The issue also contributed to the the sharp rise in PLP support Island-wide, to 46.4 percent from 37 percent in 1989. The Independent and National Liberal Party vote collapsed, with much of the NLP vote going to the PLP. And both parties agreed that young people voted mainly PLP.

Mr. Scott also cites the build-up created by the party's decision to withhold its platform until one week before the election, and a tactical decision to save PLP resources until the campaign began, despite a barrage of pre-campaign advertising by the UBP.

He felt the PLP did a good job of getting its vote out in dismal weather, but the UBP got "101 percent'' of its voters to the polls. To win, "that's the kind of discipline we'll have to get,'' he said.

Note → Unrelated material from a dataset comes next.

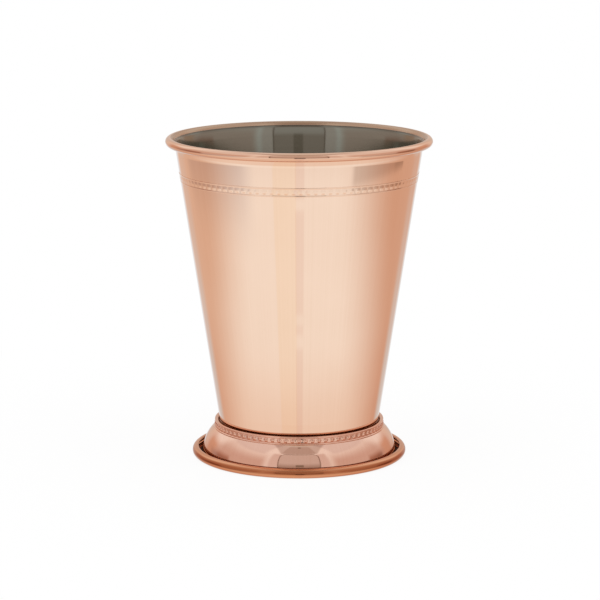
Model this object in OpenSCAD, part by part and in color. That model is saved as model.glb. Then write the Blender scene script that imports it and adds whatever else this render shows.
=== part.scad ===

The only seats the PLP lost were two in Hamilton West. That reflected a combination of poor constituency work by incumbents Mr. Hall and Mr. Eugene Blakeney, and a gigantic effort by UBP candidates the Hon. Maxwell Burgess and Mr. Wayne Furbert, who worked the constituency for years.

The PLP's gain of a second seat in St. George's North and strong showing in St. George's South was attributed to the cruise ship issue, general dissatisfaction with East End treatment by Government, and youth support.

In Pembroke West Central, where the UBP gained a seat, the vote reflected a return of traditional UBP voters who supported Independent Mr. Stuart Hayward in 1989. Realisation of the closeness of the election combined with concerns about Mr. Hayward's effectiveness.